Reshoring: Bringing Manufacturing Back Home
If you’re considering reshoring, you’re likely weighing the pros and cons of bringing production back to your home country. Reshoring allows companies to optimize supply chains, reduce vulnerabilities, and regain operational control. While the potential benefits are significant, it’s important to consider all factors before making this strategic move.
What is Reshoring?
Reshoring is the process of moving manufacturing and production operations back to a company’s home country after they were previously outsourced. It can involve relocating the entire production process or just specific elements, such as assembly or packaging. This contrasts with offshoring, where businesses move operations abroad to benefit from lower labor costs or other advantages.
Why Reshoring is Gaining Momentum
Supply chain disruptions, rising labor costs in foreign markets, automation affordability, and government incentives have all contributed to the trend of reshoring. Many companies are prioritizing localized production to strengthen supply chain resilience and minimize the risk of international delays.
Pros of Reshoring
- Job Creation: Reshoring supports local employment and stimulates economic growth. Jobs created domestically often come with higher wages and better working conditions.

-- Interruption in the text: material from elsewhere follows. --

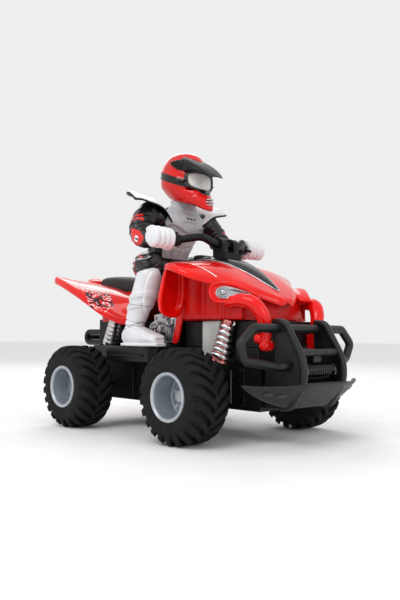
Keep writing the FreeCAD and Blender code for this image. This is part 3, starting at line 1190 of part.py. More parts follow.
def write():
    doc.recompute()
    bad = [o.Name for o in doc.Objects if "Invalid" in o.State or "Error" in o.State]
    for obj in PARTS:
        if obj.Shape.isNull() or not obj.Shape.isValid():
            bad.append(obj.Label)
    if bad:
        raise SystemExit(f"not built: {bad}")
    os.makedirs("parts", exist_ok=True)
    for old in os.listdir("parts"):
        if old.endswith(".step"):
            os.remove(os.path.join("parts", old))
    for obj in PARTS:
        obj.Shape.exportStep(os.path.join("parts", obj.Label + ".step"))
    print(len(PARTS), "sub-parts", {o.Label: len(o.Shape.Solids) for o in PARTS
                                    if len(o.Shape.Solids) != 1})


wheels()
hull()
deck()
towers()
battery_bay()
drive_train()
steering()
front_guard()
front_fairing()
rear_fairing()
seat()
hood_cover()
headlights()
shocks()
side_trim()
engine()
grab_bar()
handlebar()
rider()
helmet()
fasteners()
write()
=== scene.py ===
# %% [markdown]
# # A remote-control quad bike and its rider
#
# The toy is moulded plastic: gloss red body shells and a satin black chassis, with four soft
# rubber tyres and a rider who is screwed to the seat. The engineering model fixes every size and
# every moving body. This lesson loads it, keeps the pieces whose shape is already right, and
# replaces the rest with pieces that have the real one's rounding, seams and finish. First comes
# the frame.

# %% Load the frame
import json
import math

import bmesh
import bpy
from mathutils import Matrix, Vector, noise

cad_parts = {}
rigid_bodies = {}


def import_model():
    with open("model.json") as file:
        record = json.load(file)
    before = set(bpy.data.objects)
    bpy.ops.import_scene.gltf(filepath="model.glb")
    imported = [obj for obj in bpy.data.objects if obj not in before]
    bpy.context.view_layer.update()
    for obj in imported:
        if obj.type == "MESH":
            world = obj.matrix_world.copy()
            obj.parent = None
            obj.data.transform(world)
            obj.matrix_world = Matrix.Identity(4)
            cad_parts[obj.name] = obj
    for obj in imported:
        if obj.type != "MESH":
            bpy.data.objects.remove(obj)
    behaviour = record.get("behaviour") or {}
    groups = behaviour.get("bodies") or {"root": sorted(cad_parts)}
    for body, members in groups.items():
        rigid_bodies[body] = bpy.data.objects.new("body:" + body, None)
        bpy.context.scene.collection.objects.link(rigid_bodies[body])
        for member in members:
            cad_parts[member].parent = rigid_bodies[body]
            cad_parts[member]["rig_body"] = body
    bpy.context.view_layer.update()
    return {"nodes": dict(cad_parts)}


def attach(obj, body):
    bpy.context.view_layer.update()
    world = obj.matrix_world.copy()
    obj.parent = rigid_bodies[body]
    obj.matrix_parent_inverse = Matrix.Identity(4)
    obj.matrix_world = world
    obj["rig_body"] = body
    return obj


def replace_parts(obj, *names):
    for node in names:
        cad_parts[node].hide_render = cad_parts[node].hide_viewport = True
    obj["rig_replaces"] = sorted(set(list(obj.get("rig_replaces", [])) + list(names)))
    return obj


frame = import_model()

# %% [markdown]
# ## Camera
#
# The toy is seen from its front right corner, low down, about level with the deck and looking
# slightly up, as a buyer sees it on a table. The place and the direction were worked out from the
# model's known sizes, so they are plain numbers: two angles, a slight roll and a lens. The matrix
# is built from three directions, because that shows what a camera matrix holds: right, up and
# backwards.

# %% Camera
YAW, PITCH, ROLL = math.radians(46.257), math.radians(3.275), math.radians(0.326)
CAMERA_PLACE = Vector((0.27250, -0.25196, 0.04966))


def camera_matrix(place, yaw, pitch, roll):
    look = Vector((-math.sin(yaw) * math.cos(pitch), math.cos(yaw) * math.cos(pitch), math.sin(pitch)))
    side = look.cross(Vector((0, 0, 1))).normalized()
    up = side.cross(look)
    right = side * math.cos(roll) + up * math.sin(roll)
    top = up * math.cos(roll) - side * math.sin(roll)
    turn = Matrix((right, top, -look)).transposed().to_4x4()
    return Matrix.Translation(place) @ turn


camera = bpy.data.objects.new("camera", bpy.data.cameras.new("camera"))
camera.data.lens = 39.64
camera.data.clip_start = 0.001
camera.matrix_world = camera_matrix(CAMERA_PLACE, YAW, PITCH, ROLL)
bpy.context.collection.objects.link(camera)
bpy.context.scene.camera = camera
print("camera looks along", [round(c, 3) for c in camera.matrix_world.to_3x3() @ Vector((0, 0, -1))])

# %% [markdown]
# ## Colours, nodes and materials
#
# Paint charts give a colour as it looks on a screen, while the renderer adds up light, so one
# function turns the first into the second. A second small function adds a shader node with its
# settings and its links. A third starts a material with the values that are the same all over
# its surface; they sit on the shader's own sockets, where an exporter can read them.

# %% Colour and node helpers
MM = 0.001


def colour(code):
    """An sRGB hex colour as linear red, green, blue and alpha."""
    parts = [int(code[i:i + 2], 16) / 255 for i in (1, 3, 5)]
    return tuple(c / 12.92 if c <= 0.04045 else ((c + 0.055) / 1.055) ** 2.4 for c in parts) + (1.0,)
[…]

- Quality Control: Local production allows companies to monitor processes closely, ensuring higher product quality and reducing defects.
- Reduced Lead Times: Manufacturing closer to the consumer market shortens lead times, enabling faster response to demand fluctuations.
- Supply Chain Resilience: Reshoring reduces dependency on international suppliers, enhancing overall supply chain reliability.
- Lower Transportation Costs: Shorter shipping distances reduce costs and carbon emissions, supporting sustainability goals.
- Intellectual Property Protection: Domestic operations provide stronger safeguards against IP theft and legal risks.
Cons of Reshoring
- Higher Labor Costs: Domestic labor is often more expensive than offshore alternatives, potentially raising production expenses.
- Initial Investment: Relocating production may require significant upfront investment in facilities, equipment, and workforce training.
- Limited Skilled Workforce: Certain industries may face shortages of skilled workers, requiring additional training programs.
- Transition Disruptions: Moving production can temporarily disrupt operations if not carefully planned.
- Regulatory Compliance: Domestic manufacturing often involves stricter labor, environmental, and safety regulations.
- Higher Production Costs: Energy, raw materials, and taxes may be more expensive locally, increasing overall production costs.
Key Elements of a Successful Reshoring Strategy
- Cost-Benefit Analysis: Evaluate labor, transportation, quality, and other related costs to ensure financial viability.
- Technology and Automation: Implement advanced manufacturing technologies to offset higher labor costs and increase efficiency.
- Government Incentives: Explore tax breaks, grants, and subsidies that support domestic manufacturing.
- Collaboration with Local Partners: Work with local suppliers and service providers to ensure smooth transitions and compliance.
- Gradual Implementation: Reshore production incrementally to manage risks and address challenges as they arise.
Partnering for Reshoring Success
Working with an experienced logistics provider can streamline reshoring, offering scalable warehousing, distribution, and supply chain support. A trusted partner helps minimize disruptions, optimize transportation, and maintain quality and compliance during the transition.
Conclusion
Reshoring offers companies greater control over quality, lead times, and supply chain resilience while supporting sustainability and local employment. By carefully planning, leveraging technology, and collaborating with local partners, businesses can maximize the benefits of reshoring and set themselves up for long-term operational success.